• WHAT YOU WILL DO:
Take the material and output all of it exactly.

#####

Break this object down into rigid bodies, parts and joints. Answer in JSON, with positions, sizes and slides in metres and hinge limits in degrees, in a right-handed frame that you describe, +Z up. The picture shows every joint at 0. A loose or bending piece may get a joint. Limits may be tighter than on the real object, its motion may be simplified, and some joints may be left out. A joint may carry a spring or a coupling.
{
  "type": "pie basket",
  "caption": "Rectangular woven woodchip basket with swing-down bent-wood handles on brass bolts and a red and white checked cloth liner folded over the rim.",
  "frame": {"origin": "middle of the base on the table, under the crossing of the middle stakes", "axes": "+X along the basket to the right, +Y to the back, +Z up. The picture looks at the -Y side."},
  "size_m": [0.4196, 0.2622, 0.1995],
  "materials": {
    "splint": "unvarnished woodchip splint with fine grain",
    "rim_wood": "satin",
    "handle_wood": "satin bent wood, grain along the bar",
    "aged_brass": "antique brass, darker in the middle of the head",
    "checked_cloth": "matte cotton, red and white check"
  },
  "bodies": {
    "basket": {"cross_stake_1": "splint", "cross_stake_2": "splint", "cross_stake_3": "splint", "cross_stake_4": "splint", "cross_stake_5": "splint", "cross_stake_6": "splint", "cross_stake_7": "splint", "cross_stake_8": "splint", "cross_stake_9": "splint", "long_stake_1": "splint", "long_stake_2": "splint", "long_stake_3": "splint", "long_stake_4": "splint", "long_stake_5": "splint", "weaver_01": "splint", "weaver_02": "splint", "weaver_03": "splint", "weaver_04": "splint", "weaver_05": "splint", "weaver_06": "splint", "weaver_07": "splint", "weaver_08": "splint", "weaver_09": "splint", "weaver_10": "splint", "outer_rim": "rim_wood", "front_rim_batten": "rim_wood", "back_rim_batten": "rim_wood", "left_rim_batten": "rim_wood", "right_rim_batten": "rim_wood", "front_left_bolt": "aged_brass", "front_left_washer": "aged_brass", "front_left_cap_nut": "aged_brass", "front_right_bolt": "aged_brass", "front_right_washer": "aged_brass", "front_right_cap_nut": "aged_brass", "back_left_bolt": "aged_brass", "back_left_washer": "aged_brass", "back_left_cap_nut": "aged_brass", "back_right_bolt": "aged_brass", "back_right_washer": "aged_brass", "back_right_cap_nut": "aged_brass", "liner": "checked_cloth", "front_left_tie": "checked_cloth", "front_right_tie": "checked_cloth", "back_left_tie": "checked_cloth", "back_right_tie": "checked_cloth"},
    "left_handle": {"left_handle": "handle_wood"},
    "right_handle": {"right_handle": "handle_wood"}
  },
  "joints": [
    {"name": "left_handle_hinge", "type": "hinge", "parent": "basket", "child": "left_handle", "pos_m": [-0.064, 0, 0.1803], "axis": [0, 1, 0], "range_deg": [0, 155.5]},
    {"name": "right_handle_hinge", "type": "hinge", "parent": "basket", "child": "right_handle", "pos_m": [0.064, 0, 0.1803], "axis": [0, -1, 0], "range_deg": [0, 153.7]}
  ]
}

#####

• TASK SOLUTION:
Break this object down into rigid bodies, parts and joints. Answer in JSON, with positions, sizes and slides in metres and hinge limits in degrees, in a right-handed frame that you describe, +Z up. The picture shows every joint at 0. A loose or bending piece may get a joint. Limits may be tighter than on the real object, its motion may be simplified, and some joints may be left out. A joint may carry a spring or a coupling.
{
  "type": "pie basket",
  "caption": "Rectangular woven woodchip basket with swing-down bent-wood handles on brass bolts and a red and white checked cloth liner folded over the rim.",
  "frame": {"origin": "middle of the base on the table, under the crossing of the middle stakes", "axes": "+X along the basket to the right, +Y to the back, +Z up. The picture looks at the -Y side."},
  "size_m": [0.4196, 0.2622, 0.1995],
  "materials": {
    "splint": "unvarnished woodchip splint with fine grain",
    "rim_wood": "satin",
    "handle_wood": "satin bent wood, grain along the bar",
    "aged_brass": "antique brass, darker in the middle of the head",
    "checked_cloth": "matte cotton, red and white check"
  },
  "bodies": {
    "basket": {"cross_stake_1": "splint", "cross_stake_2": "splint", "cross_stake_3": "splint", "cross_stake_4": "splint", "cross_stake_5": "splint", "cross_stake_6": "splint", "cross_stake_7": "splint", "cross_stake_8": "splint", "cross_stake_9": "splint", "long_stake_1": "splint", "long_stake_2": "splint", "long_stake_3": "splint", "long_stake_4": "splint", "long_stake_5": "splint", "weaver_01": "splint", "weaver_02": "splint", "weaver_03": "splint", "weaver_04": "splint", "weaver_05": "splint", "weaver_06": "splint", "weaver_07": "splint", "weaver_08": "splint", "weaver_09": "splint", "weaver_10": "splint", "outer_rim": "rim_wood", "front_rim_batten": "rim_wood", "back_rim_batten": "rim_wood", "left_rim_batten": "rim_wood", "right_rim_batten": "rim_wood", "front_left_bolt": "aged_brass", "front_left_washer": "aged_brass", "front_left_cap_nut": "aged_brass", "front_right_bolt": "aged_brass", "front_right_washer": "aged_brass", "front_right_cap_nut": "aged_brass", "back_left_bolt": "aged_brass", "back_left_washer": "aged_brass", "back_left_cap_nut": "aged_brass", "back_right_bolt": "aged_brass", "back_right_washer": "aged_brass", "back_right_cap_nut": "aged_brass", "liner": "checked_cloth", "front_left_tie": "checked_cloth", "front_right_tie": "checked_cloth", "back_left_tie": "checked_cloth", "back_right_tie": "checked_cloth"},
    "left_handle": {"left_handle": "handle_wood"},
    "right_handle": {"right_handle": "handle_wood"}
  },
  "joints": [
    {"name": "left_handle_hinge", "type": "hinge", "parent": "basket", "child": "left_handle", "pos_m": [-0.064, 0, 0.1803], "axis": [0, 1, 0], "range_deg": [0, 155.5]},
    {"name": "right_handle_hinge", "type": "hinge", "parent": "basket", "child": "right_handle", "pos_m": [0.064, 0, 0.1803], "axis": [0, -1, 0], "range_deg": [0, 153.7]}
  ]
}